A l’issue de ses gardes exténuantes auprès de patients porteurs du nouveau coronavirus, Alfred Wong, un médecin de Hong Kong, se retrouve seul dans une chambre d’hôtel loin de son épouse enceinte.
A 38 ans, il s’est porté volontaire pour rejoindre le personnel médical en charge des personnes atteintes de pneumonie virale Covid-19 et placées à l’isolement.
C’est pour lui une manière d’éviter d’être appelé à travailler ultérieurement et de rater ainsi la naissance de sa fille, prévue dans deux mois. En attendant, pour éviter tout risque de contamination, il limite au maximum les contacts avec ses proches.
« La seule chose que je peux faire maintenant, c’est faire au mieux pour me protéger et rester loin de tout le monde, ma famille et mes amis », a-t-il expliqué à l’AFP.
Depuis qu’il a rejoint début février cette équipe médicale, le docteur Wong dort dans un hôtel situé près de l’hôpital et, pour minimiser tout risque de contamination, il s’est rasé la tête.
« Le plus beau cadeau que je puisse faire est peut-être d’être un mari en vie », observe M. Wong en se grattant les mains, irritées par de fréquents lavages. Il a prévu de célébrer la Saint-Valentin avec son épouse, mais au restaurant ils s’assiéront à deux tables différentes.
Comme lui, des centaines de médecins et d’infirmières hongkongais se retrouvent ainsi séparés de leurs familles depuis l’apparition du nouveau coronavirus qui a fait près de 1.400 morts à travers la Chine continentale.
A Hong Kong, un territoire chinois semi-autonome, 53 cas de contamination au coronavirus ont été enregistrés et une personne en est décédée.
Même si ces chiffres demeurent très bas par rapport à la Chine continentale, le personnel soignant est soumis à une forte pression dans les hôpitaux déjà débordés de cette mégapole de plus de 7 millions d’habitants.
Actuellement, dans les hôpitaux publics hongkongais, environ 60 % des chambres d’isolement sont occupées par des personnes porteuses du nouveau coronavirus ou par des cas suspects.

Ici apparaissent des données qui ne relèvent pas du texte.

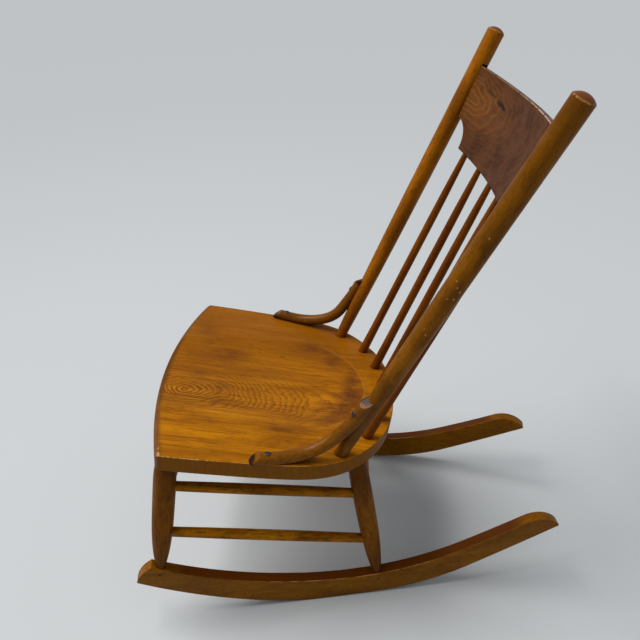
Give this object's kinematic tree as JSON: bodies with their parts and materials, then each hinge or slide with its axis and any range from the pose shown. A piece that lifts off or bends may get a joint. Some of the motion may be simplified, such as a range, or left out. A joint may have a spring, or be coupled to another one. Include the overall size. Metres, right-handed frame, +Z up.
{
  "type": "spindle-back rocking chair",
  "caption": "Armless low-seated wooden rocking chair with a hollowed plank seat, turned spindles and posts, a bent crest tablet, curved braces and two long rockers.",
  "frame": {"origin": "On the floor, midway between the two rockers and midway along them (bottom centre of the bounding box).", "axes": "+Z up; -Y is the way the sitter faces, +Y is behind the back; +X is the sitter's left hand."},
  "size_m": [0.4776, 0.7055, 0.8597],
  "materials": {
    "seat_wood": "satin varnish",
    "post_wood": "satin varnish",
    "brace_wood": "satin varnish",
    "rocker_wood": "satin varnish",
    "rung_wood": "satin varnish",
    "leg_wood": "satin varnish",
    "crest_wood": "satin varnish",
    "spindle_wood": "satin varnish",
    "screw_steel": "darkened"
  },
  "bodies": {
    "root": {"crest": "crest_wood", "front_left_leg": "leg_wood", "front_right_leg": "leg_wood", "front_rung": "rung_wood", "left_brace": "brace_wood", "left_brace_post_screw": "screw_steel", "left_brace_seat_screw": "screw_steel", "left_lower_rung": "rung_wood", "left_post": "post_wood", "left_rocker": "rocker_wood", "left_upper_rung": "rung_wood", "rear_left_leg": "leg_wood", "rear_right_leg": "leg_wood", "rear_rung": "rung_wood", "right_brace": "brace_wood", "right_brace_post_screw": "screw_steel", "right_brace_seat_screw": "screw_steel", "right_lower_rung": "rung_wood", "right_post": "post_wood", "right_rocker": "rocker_wood", "right_upper_rung": "rung_wood", "seat": "seat_wood", "spindle_1": "spindle_wood", "spindle_2": "spindle_wood", "spindle_3": "spindle_wood", "spindle_4": "spindle_wood", "spindle_5": "spindle_wood", "spindle_6": "spindle_wood"}
  },
  "joints": []
}
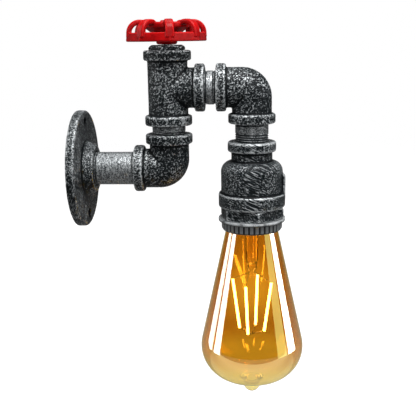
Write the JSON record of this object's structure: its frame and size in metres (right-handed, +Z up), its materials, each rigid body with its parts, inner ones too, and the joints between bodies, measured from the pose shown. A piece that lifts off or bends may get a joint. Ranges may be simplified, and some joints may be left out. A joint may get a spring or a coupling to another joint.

Le médecin ne souhaite pas dire pour quel établissement il travaille et dit s’exprimer à titre personnel. Lui et 14 de ses confrères soignent actuellement deux cas confirmés et surveillent 40 cas suspects.
« Nous devons rendre visite à chaque patient deux fois par jour et avons trois réunions quotidiennes au sein de notre équipe afin d’évoquer l’évolution de leur état », raconte-t-il.
Le manque d’équipements de protection individuelle – comme des blouses, des visières faciales, des masques, des lunettes et des gants – ajoute à la pression psychologique déjà forte.
Les autorités hongkongaises ont reconnu ne disposer que d’un mois de stock de masques destinés au personnel médical et cherché à en importer dans un contexte de pénurie internationale.
Des associations de médecins s’inquiètent, affirmant qu’au rythme actuel, ces stocks pourraient s’épuiser plus vite que prévu. Ce manque d’anticipation de l’exécutif hongkongais, proche de Pékin, a été vivement critiqué par le personnel médical.
Des milliers de médecins se sont mis en grève début février pour obtenir la fermeture totale de la frontière avec le reste de la Chine.
Depuis, la quasi-totalité des points de passage ont été fermés et tout voyageur venant de Chine continentale doit s’isoler deux semaines.
M. Wong affirme ne pas s’être joint à ce mouvement qu’il a cependant soutenu. Il regrette pourtant que le gouvernement n’ait pas été mieux préparé à ce type d’épidémie car, selon lui, c’est « juste l’histoire qui se répète ».
En 2003, 299 personnes étaient mortes à Hong Kong du Sras (syndrome respiratoire aigu sévère), dû à un autre coronavirus. Huit membres du personnel médical étaient décédés, notamment un jeune médecin de l’hôpital dans lequel exerce M. Wong.
Ce dernier, qui était alors étudiant en médecine, ne sait pas s’il regrettera un jour d’avoir était volontaire.
Mais, pour lui, une chose est sûre: « quelqu’un doit faire le travail et nous sommes les personnes formées pour le faire ».